Personal information
- Full name: Leopold Alfred Oakes
- Born: 10 June 1912 Bealiba, Victoria
- Died: 16 June 1996 (aged 84) Brisbane, Queensland
- Height: 180 cm (5 ft 11 in)
- Weight: 74 kg (163 lb)

Playing career^{1}
- Years: Club / Games (Goals)
- 1936: Hawthorn / 4 (1)
- ^{1} Playing statistics correct to the end of 1936.

= Jim Oakes =

Australian rules footballer (1912–1996)

Leopold Alfred 'Jim' Oakes (10 June 1912 – 16 June 1996) was an Australian rules footballer who played with Hawthorn in the Victorian Football League (VFL).

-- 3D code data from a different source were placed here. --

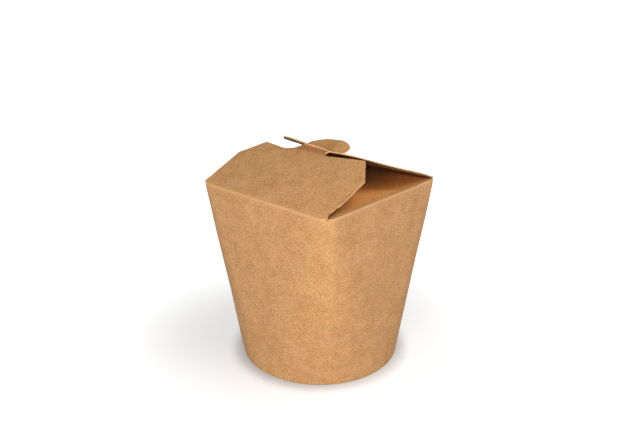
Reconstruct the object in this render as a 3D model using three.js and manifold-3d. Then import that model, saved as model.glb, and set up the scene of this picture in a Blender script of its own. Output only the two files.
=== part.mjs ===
// A round-based noodle takeaway box of folded kraft board, shut by a hooked tab.
// Millimetres, +Z up, origin at the centre of the base ring. The front flap folds up from the
// -Y wall and its tab passes through a slit in the rear flap, which folds up from the +Y wall.
// The two inner flaps slope down from the -X and +X walls below them.
import * as THREE from "three";
import { mergeVertices } from "three/addons/utils/BufferGeometryUtils.js";
import Module from "manifold-3d";

// Driving dimensions of the walls and the base.
const topWidth = 90;
const wallHeight = 99.8;
const cornerRadius = 6;
const baseRadius = 43.7;
const rimWidth = 1.7;
const baseRecess = 3.6;
const board = 0.5;
const knuckleRadius = 1.1;
const cornerSteps = 12;

// The inner flaps: slope in degrees, half widths at the fold and at the free end.
const innerSlope = 12;
const innerHalfFold = 43;
const innerHalfEnd = 36;
const innerGap = 3;
const innerShadowDepth = 6;

// The outer flaps: half widths and distances up the board from the fold.
const foldHalf = 43.6;
const foldRise = 2.3;
const shoulderHalf = 44.3;
const shoulderReach = 29.2;
const frontHalf = 34.4;
const frontReach = 42.3;
const rearHalf = 22.5;
const rearReach = 54.4;

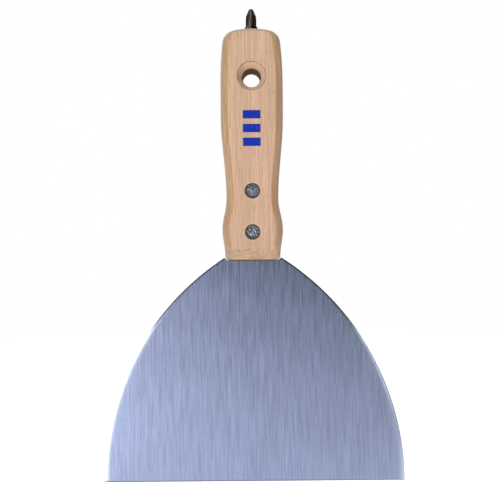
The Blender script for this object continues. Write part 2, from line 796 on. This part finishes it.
def wood_at_hole(s, colour, from_axis, in_bore, y):
    """A pale cut cone, a scorched bore and a dark, broken burr round the cone's mouth."""
    mouth = HOLE["front_mouth"]
    colour = s.mix(s.ramp(from_axis, mouth - 0.3, mouth, 0.5, 0.0), colour, (0.9, 0.66, 0.48))
    colour = s.mix(in_bore, colour, (0.11, 0.055, 0.02))
    from_rim = s.math("ABSOLUTE", s.math("SUBTRACT", from_axis, mouth))
    burr = s.ramp(from_rim, 0.05, 0.4, 1.0, 0.0)
    chipped = s.ramp(s.noise((0.45, 0.45, 0.45), detail=2), 0.38, 0.6, 0.3, 0.8)
    in_front = s.math("LESS_THAN", y, 1.0 - FACE_Y)
    return s.mix(s.product(burr, in_front, chipped), colour, (0.22, 0.11, 0.05))


def wood_at_edges(s, colour, fibres, outside, z):
    """Roundovers tanned by sanding and handling, greyer sides, and a butt of cut fibre ends."""
    _, facing_y, facing_z = s.split(s.add("ShaderNodeTexCoord").outputs["Normal"])
    flatness = s.math("ABSOLUTE", facing_y)
    rounded = s.ramp(flatness, 0.965, 0.992, 1.0, 0.0)
    above_neck = s.ramp(z, NECK_Z - HOLE_Z + 5.5, NECK_Z - HOLE_Z + 8.5, 0.35, 1.0)
    rubbed = s.ramp(s.noise((0.9, 0.9, 0.05), detail=4, roughness=0.6), 0.35, 0.62, 0.4, 0.9)
    colour = s.mix(s.product(rounded, rubbed, outside, above_neck), colour, (0.48, 0.275, 0.125))
    side_on = s.product(s.ramp(flatness, 0.35, 0.85, 0.6, 0.0), s.ramp(flatness, 0.05, 0.4, 0.25, 1.0))
    colour = s.mix(s.product(side_on, outside), colour, (0.5, 0.42, 0.33))
    butt_end = s.ramp(facing_z, 0.2, 0.5, 0.0, 0.8)
    cut_fibres = s.mix(s.ramp(fibres, 0.38, 0.6), (0.46, 0.37, 0.26), (0.66, 0.57, 0.45))
    return s.mix(s.product(butt_end, outside), colour, cut_fibres)


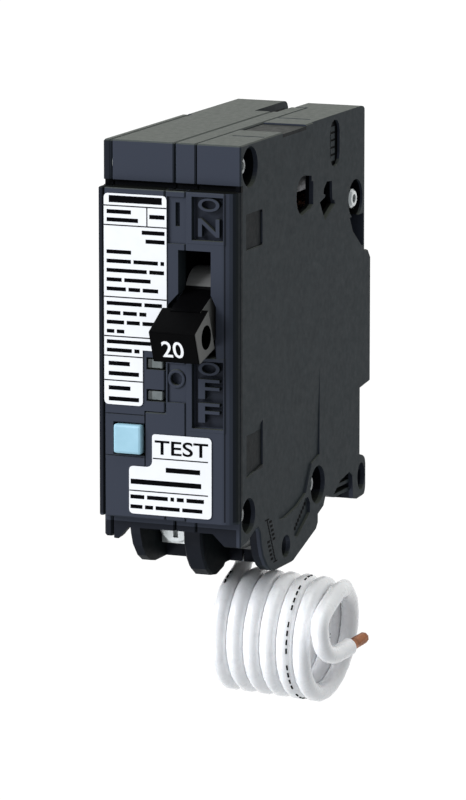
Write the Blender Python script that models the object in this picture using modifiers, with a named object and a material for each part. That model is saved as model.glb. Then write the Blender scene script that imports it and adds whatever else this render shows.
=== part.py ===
"""Plug-on combination circuit breaker, one inch wide, with a coiled neutral pigtail.

Every size below is in millimetres. Places are case coordinates: X from the left side, Y back from the
shoulder that meets the panel's cover, Z up from the top face. One empty, the datum, carries every part
and puts the middle of the rear seat at the world's origin.
"""
from math import atan2, cos, degrees, hypot, pi, radians, sin, tan

import bmesh
import bpy
from mathutils import Matrix, Vector

MM = 0.001
NAME = "combination_breaker"

# Case
WIDTH = 25.4
DEPTH = 60.0
SEAT_DEPTH = 61.4
SEAT_TOP, SEAT_BOTTOM = -27.7, -50.3
GAP = 0.3
WALL = 1.5
SIDE_WALL = 1.2
EDGE = 0.35
COVER_THICKNESS = 1.5
COVER_LENGTH = 34.8
REAR_INSET = 0.8
REAR_RIGHT = WIDTH - 0.35
REAR_ROUND = 1.2
SEAM_LEFT = 13.1
SEAM_RIGHT = 17.1
BAY_TOP = -65.3
BAY_BACK = 21.0
EAR_BOTTOM = -76.3
LEFT_EAR = (REAR_INSET, 2.7)
MIDDLE_EAR = (11.3, 14.7)
RIGHT_EAR = (23.3, WIDTH)
SKIRT_BOTTOM = -67.2
LEG_BOTTOM = -69.4

# Nose, the raised front that passes through the panel's cover
NOSE = 2.2
NOSE_TOP, NOSE_BOTTOM = -7.9, -65.0
NOSE_SEAM_LEFT = 12.3
NOSE_SEAM_RIGHT = 16.1
NOSE_FLAT_END = 22.9
NOTCH_LEFT = 8.5
NOTCH_TOP, NOTCH_BOTTOM = -46.2, -60.0

# Stab slot in the rear of the top
SLOT_LEFT, SLOT_RIGHT = 10.0, 14.35
SLOT_FRONT = 43.9
SLOT_FLOOR = -21.5
BASE_END = 51.0

# Rivets: (y, z) of each one, and the radius of its counterbore
RIVETS = {
    "front_top_rivet": (4.1, -4.0),
    "rear_top_rivet": (54.6, -16.3),
    "front_bottom_rivet": (3.5, -64.3),
    "rear_bottom_rivet": (35.8, -64.7),
}
COUNTERBORE = {
    "front_top_rivet": 3.5,
    "rear_top_rivet": 3.5,
    "front_bottom_rivet": 3.1,
    "rear_bottom_rivet": 3.4,
}
COUNTERBORE_DEPTH = 2.6
RIVET_SHANK = 1.25
RIVET_HEAD = 1.75
RIVET_BORE = 0.8
RIVET_DEPTH = 1.45
REAR_TOP_RIVET_DEPTH = 0.6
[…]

Jim Oakes commenced his senior football career playing for Clayton in the Berwick District League in 1931.

Oakes subsequently joined Springvale, being appointed captain and was the winner of their B&F award 3 years running.

Oakes commenced playing with Hawthorn reserves in 1935 and appeared more frequently in their best players in 1936.
At the start of August 1936 Oakes was promoted to the senior team and he played on all four Saturdays in August 1936, scoring a goal in Hawthorn’s game against South Melbourne.